If anyone has a better “scale” to use, by all means let me know.

That being said, I almost always scan images in at 600 lpi. Then I will adjust brightness and contrast, crop, or otherwise edit (remove imperfections, delete a background, etc). After all editing, I usually save a version of the graphic at 300 LPI, just in case it will need future editing or redoing, and then save the final image at 150 or 75 lpi, depending on the intended use.

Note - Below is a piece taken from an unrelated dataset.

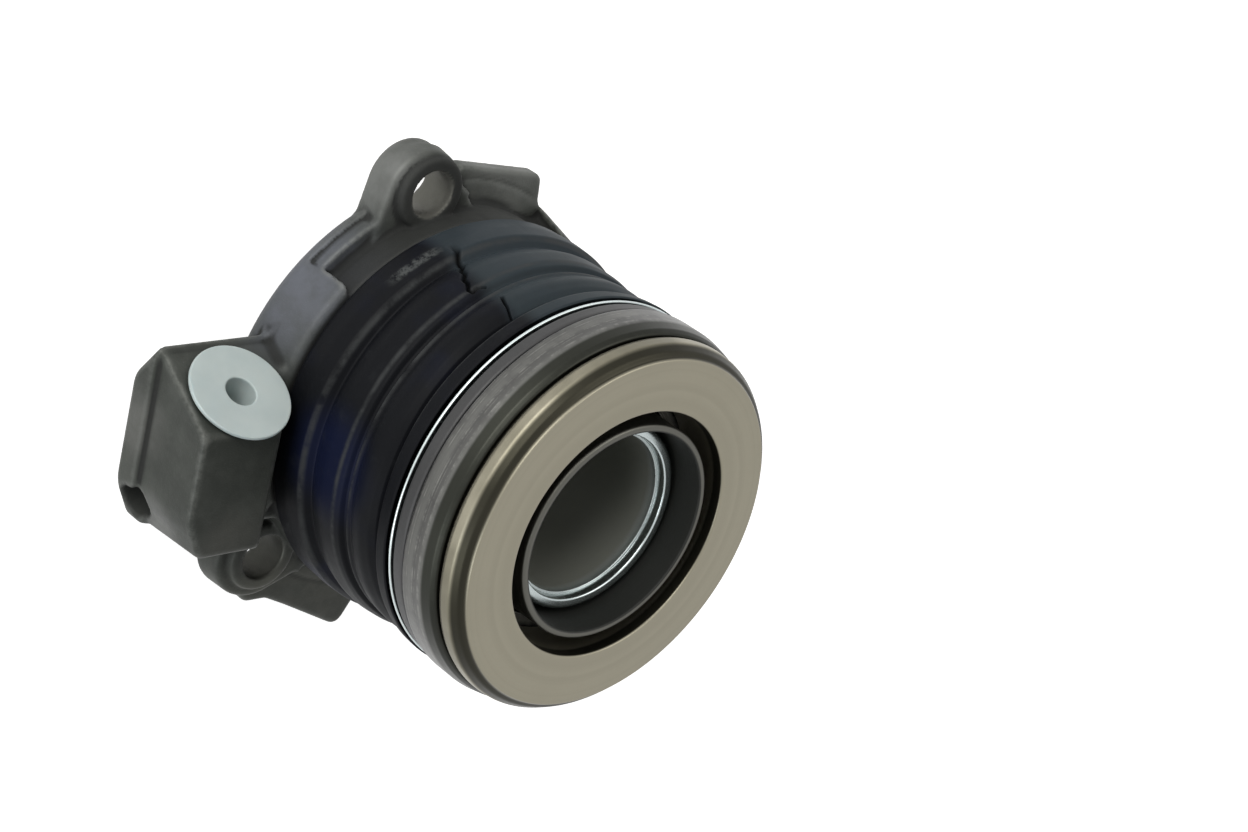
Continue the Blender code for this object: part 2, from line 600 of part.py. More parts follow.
def make_bearing_carrier():
    """Model the ring under the bearing, with a pocket for the wave spring."""
    top = CARRIER_Z + CARRIER_THICK
    floor = top - WAVE_POCKET_DEPTH
    in_r = PISTON_HUB_R + SEAT_GAP
    return turned("bearing_carrier", [
        (in_r, CARRIER_Z), (CARRIER_R, CARRIER_Z), (CARRIER_R, top), (WAVE_OUT_R + SEAT_GAP, top),
        (WAVE_OUT_R + SEAT_GAP, floor), (WAVE_IN_R - SEAT_GAP, floor), (WAVE_IN_R - SEAT_GAP, top),
        (in_r, top)])


def make_wave_spring():
    """Model the waved washer that lets the bearing align itself."""
    def make(work):
        steps = INNER_STEPS
        half = WAVE_THICK / 2.0
        middle = CARRIER_Z + CARRIER_THICK - WAVE_POCKET_DEPTH + SEAT_GAP + WAVE_HEIGHT + half
        rows = []
        for i in range(steps):
            angle = 2.0 * math.pi * i / steps
            height = middle + WAVE_HEIGHT * math.sin(WAVE_COUNT * angle)
            rows.append([work.verts.new((radius * math.cos(angle), radius * math.sin(angle), height + side))
                         for radius, side in ((WAVE_IN_R, -half), (WAVE_OUT_R, -half),
                                              (WAVE_OUT_R, half), (WAVE_IN_R, half))])
        for i in range(steps):
            here, there = rows[i], rows[(i + 1) % steps]
            for k in range(4):
                work.faces.new((here[k], here[(k + 1) % 4], there[(k + 1) % 4], there[k]))
    return add_object("wave_spring", make)


def track_points(upper):
    """Return the points of a ball track's groove, from the inside outward."""
    half = math.degrees(math.acos((TRACK_R - TRACK_DEPTH) / TRACK_R))
    middle = 90.0 if upper else 270.0
    side = 1.0 if upper else -1.0
    return arc_points((BALL_CIRCLE_R, BALL_Z), TRACK_R, middle + side * half, middle - side * half,
                      CORNER_STEPS)


def make_fixed_race():
    """Model the bearing ring that doesn't turn, a cup round the balls."""
    in_r = PISTON_HUB_R + SEAT_GAP
    floor = RACE_Z + RACE_FLOOR + TRACK_DEPTH
    top = CONTACT_Z - RACE_GAP
    height = top - RACE_Z
    side = [(RACE_R - RACE_TAPER * inward, RACE_Z + height * up) for inward, up in RACE_SHAPE]
    return turned("fixed_race", [
        (in_r, RACE_Z), (RACE_R - RACE_GAP, RACE_Z), *side, (RACE_R - RACE_WALL, top),
        (RACE_R - RACE_WALL, floor), *reversed(track_points(False)), (in_r, floor)])


def make_contact_ring():
    """Model the turning ring: contact face, turned edge, ball track and inner skirt."""
    flat = BALL_Z + TRACK_R - TRACK_DEPTH
    skirt_r = FACE_IN_R + CONTACT_SKIRT_WALL
    skirt_low = RACE_Z + RACE_FLOOR + TRACK_DEPTH + RACE_GAP
    inset_r = RACE_R - RACE_WALL - RACE_GAP
    edge = [(CONTACT_R - CONTACT_EDGE * inward, CONTACT_Z + CONTACT_THICK * up)
            for inward, up in CONTACT_EDGE_SHAPE]
    return turned("contact_ring", [
        (FACE_IN_R, skirt_low), (skirt_r, skirt_low), (skirt_r, flat), *track_points(True),
        (inset_r, flat), (inset_r, CONTACT_Z), (CONTACT_R, CONTACT_Z), *edge, (FACE_OUT_R, FACE_Z),
        (FACE_IN_R + SEAT_GAP, FACE_Z), (FACE_IN_R, FACE_Z - SEAT_GAP)])


def make_ball_cage():
    """Model the flat cage with a round pocket for each ball."""
    low = BALL_Z - CAGE_THICK / 2.0
    in_r = FACE_IN_R + CONTACT_SKIRT_WALL + RACE_GAP
    out_r = RACE_R - RACE_WALL - RACE_GAP
    high = BALL_Z + CAGE_THICK / 2.0
    cage = turned("ball_cage", [(in_r, low), (out_r, low), (out_r, high), (in_r, high)])

    def pockets(work):
        for i in range(BALL_COUNT):
            centre = polar(BALL_CIRCLE_R, 360.0 * i / BALL_COUNT)
            ring = circle_points(centre, BALL_R + CAGE_POCKET_GAP, HOLE_STEPS)
            fill_prism(work, ring, ring, low - CAGE_THICK, low + 2.0 * CAGE_THICK)
    combine(cage, add_object("cage_pocket_cut", pockets), "DIFFERENCE")
    return cage


def make_balls(cage):
    """Model the bearing's balls, one object each, carried by the cage."""
    balls = []
    for i in range(BALL_COUNT):
        x, y = polar(BALL_CIRCLE_R, 360.0 * i / BALL_COUNT)
        ball = make_ball(f"bearing_ball_{i + 1:02d}", BALL_R, Vector((x, y, BALL_Z)))
        ball.parent = cage
        balls.append(ball)
    return balls


def make_inner_sleeve():
    """Model the thin sleeve that lines the bearing's bore."""
    low = PISTON_HUB_TOP_Z + SEAT_GAP
    edge = SLEEVE_WALL / 4.0
    in_r = SLEEVE_R - SLEEVE_WALL
    return turned("inner_sleeve", [
        (in_r, low), (SLEEVE_R, low), (SLEEVE_R, SLEEVE_TOP_Z - edge), (SLEEVE_R - edge, SLEEVE_TOP_Z),
        (in_r + edge, SLEEVE_TOP_Z), (in_r, SLEEVE_TOP_Z - edge)])


def boot_outline():
    """Return the boot's section: a heel, three stepped folds with grooves, and a collar."""
    low = DRUM_TOP_Z + SEAT_GAP
    top = BEARING_FLOOR_Z - SEAT_GAP
    outer = [(BOOT_FOLD_R[0] - BOOT_WALL / 2.0, low)]
    inner = [(BOOT_HEEL_IN_R, low), (BOOT_HEEL_IN_R, low + BOOT_LIP_HEIGHT)]
    start = low + BOOT_WALL / 2.0
    for radius, end in zip(BOOT_FOLD_R, BOOT_FOLD_TOP_Z):
        groove_r = radius - BOOT_GROOVE
        outer += [(radius - BOOT_WALL / 4.0, start), (radius, (start + end) / 2.0),
                  (radius, end - BOOT_WALL / 3.0), (radius - BOOT_WALL / 3.0, end),
                  (groove_r, end + BOOT_GROOVE_HEIGHT / 2.0)]
        inner += [(radius - BOOT_WALL, end - BOOT_WALL),
                  (groove_r - BOOT_WALL, end + BOOT_GROOVE_HEIGHT / 2.0)]
        start = end + BOOT_GROOVE_HEIGHT
    outer += [(BOOT_COLLAR_R - BOOT_WALL / 2.0, start), (BOOT_COLLAR_R, start + BOOT_WALL / 2.0),
              (BOOT_COLLAR_R, top - BOOT_WALL / 3.0), (BOOT_COLLAR_R - BOOT_WALL / 3.0, top)]
    inner += [(PISTON_FLANGE_R + SEAT_GAP, PISTON_FLANGE_Z), (PISTON_FLANGE_R + SEAT_GAP, top)]
    return outer + inner[::-1]


def make_dust_boot():
    """Model the rubber boot between the housing and the bearing."""
    return turned("dust_boot", boot_outline(), ROUND_STEPS, 50.0)


def make_preload_spring():
    """Model the coil spring that holds the bearing forward."""
    low = DRUM_TOP_Z + SEAT_GAP + SPRING_WIRE_R
    high = PISTON_FLANGE_Z - SEAT_GAP - SPRING_WIRE_R
    steps = SPRING_TURNS * SPRING_TURN_STEPS
    curve = bpy.data.curves.new("preload_spring", "CURVE")
    curve.dimensions = "3D"
    curve.bevel_depth = SPRING_WIRE_R
    curve.bevel_resolution = 1
    curve.use_fill_caps = True
    wire = curve.splines.new("POLY")
    wire.points.add(steps)
    for i, point in enumerate(wire.points):
        angle = 2.0 * math.pi * i / SPRING_TURN_STEPS
        height = low + (high - low) * i / steps
        point.co = (SPRING_R * math.cos(angle), SPRING_R * math.sin(angle), height, 1.0)
    item = bpy.data.objects.new("preload_spring", curve)
    bpy.context.scene.collection.objects.link(item)
    return item


def dress(material, *items):
    """Give each object its material."""
    for item in items:
        item.data.materials.append(material)


def main():
    """Build the whole unit."""
    clear_scene()
    cast = finish_of("cast_alloy", (0.105, 0.10, 0.095), 0.5, 0.6)
    zinc = finish_of("zinc_plate", (0.66, 0.70, 0.72), 0.22, 1.0)
    steel = finish_of("turned_steel", (0.44, 0.40, 0.34), 0.32, 1.0)
    dark_steel = finish_of("dark_steel", (0.20, 0.19, 0.17), 0.35, 1.0)
    ball_steel = finish_of("ball_steel", (0.60, 0.60, 0.60), 0.12, 1.0)
    rubber = finish_of("black_rubber", (0.012, 0.013, 0.016), 0.45, 0.0)
    black_plastic = finish_of("black_plastic", (0.015, 0.015, 0.016), 0.5, 0.0)
    pale_plastic = finish_of("pale_plastic", (0.60, 0.66, 0.66), 0.45, 0.0)
    dress(cast, make_housing())
    dress(zinc, make_guide_tube(), make_carrier_plate())
    dress(rubber, make_dust_boot(), make_piston_seal(), *make_static_seals())
    dress(steel, make_contact_ring(), make_inner_sleeve())
    dress(dark_steel, make_fixed_race(), make_preload_spring(), make_wave_spring())
    cage = make_ball_cage()
    dress(black_plastic, make_piston(), make_bearing_carrier(), cage)
    dress(pale_plastic, make_port_plug())
    dress(ball_steel, make_drilling_ball(), *make_balls(cage))


main()
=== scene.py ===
"""Looks for a concentric slave cylinder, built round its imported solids.

Lengths are in metres, in the frame of the solids: the shaft axis is Z, the release bearing is at the
top, and Z is zero on the rear face of the flange.
"""

import logging
import math
from dataclasses import dataclass, field
from enum import Enum
from typing import Callable, Sequence

import bmesh
import bpy
import numpy as np
from mathutils import Matrix, Vector


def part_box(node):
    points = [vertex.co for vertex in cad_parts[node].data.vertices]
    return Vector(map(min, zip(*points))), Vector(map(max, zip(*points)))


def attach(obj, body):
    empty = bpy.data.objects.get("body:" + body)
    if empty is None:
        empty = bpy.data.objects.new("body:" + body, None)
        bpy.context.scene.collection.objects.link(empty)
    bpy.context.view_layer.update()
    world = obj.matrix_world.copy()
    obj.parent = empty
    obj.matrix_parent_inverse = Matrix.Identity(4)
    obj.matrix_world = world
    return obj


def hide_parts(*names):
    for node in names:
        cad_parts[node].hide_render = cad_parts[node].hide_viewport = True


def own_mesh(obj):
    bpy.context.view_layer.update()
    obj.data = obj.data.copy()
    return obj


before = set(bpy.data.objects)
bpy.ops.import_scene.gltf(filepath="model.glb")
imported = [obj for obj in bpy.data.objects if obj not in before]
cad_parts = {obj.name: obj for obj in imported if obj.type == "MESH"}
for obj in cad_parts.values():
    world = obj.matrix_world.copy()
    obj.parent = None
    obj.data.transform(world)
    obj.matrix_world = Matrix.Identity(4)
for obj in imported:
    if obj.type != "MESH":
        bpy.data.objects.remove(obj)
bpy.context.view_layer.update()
LOG = logging.getLogger("slave_cylinder")

Point = tuple[float, float]
Corner = tuple[float, float, float]
Colour = tuple[float, float, float, float]
Samples = np.ndarray
Solid = Callable[[Samples, Samples, Samples], Samples]
Warp = Callable[[Samples, Samples, Samples], tuple[Samples, Samples]]


class Body(Enum):
    """The CAD bodies that pieces ride on."""

    HOUSING = "root"
    SLIDER = "slider"
    RACE = "race"
    PLUG = "plug"


class Slot(Enum):
    """The material slots of the part's record."""

    CAST = "cast_alloy"
    ZINC = "zinc_plate"
    TURNED = "turned_steel"
    DARK = "dark_steel"
    BALL = "ball_steel"
    RUBBER = "black_rubber"
    BLACK = "black_plastic"
    PALE = "pale_plastic"


# Shader maths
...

It is my impression that the higher resolution the image is in, the better and more accurate all editing will be, and 600 is a high enough resolution to more than adequately exceed whatever end result resolution I wind up with. In a few small cases, I will be enlarging an image enough (say more than four times it’s original size) that I will scan using 1200 lpi resolution, but in those cases the image area is usually so small to start out with that it doesn’t take forever to scan or edit the image.

I also save all “original version” and the files I end up using for printing as TIF images, which I believe have no compression and therefore no original information is lost.

Does this jive with everyone’s beliefs and experiences? If not, I wouldn’t mind my opinions being corrected.

Bear in mind if you scan at 1200 dpi your file size per picture is going to be (for an 8 x 10) 1200 x 1200 x 80 =115,200,000 pixels. Which is about 120megs I suppose.

Regarding Bob55’s advice: Each iteration of converting from jpeg and back creates substantial loss in quality. Save the image in a non-lossy format, such as lossless-tiff, do all your image manipulations (crop, gamma, etc.), then save it in jpeg. (But keep the original, back it up on CDR.) The quality numbers in jpeg are not real percentages. 75 is nice enough. If the image doesn’t look good at 75, then the original is bad and needs to be rescanned.

In particular, if the original quality setting was 80, then re-converting and setting it to 100 is worse than a waste of time.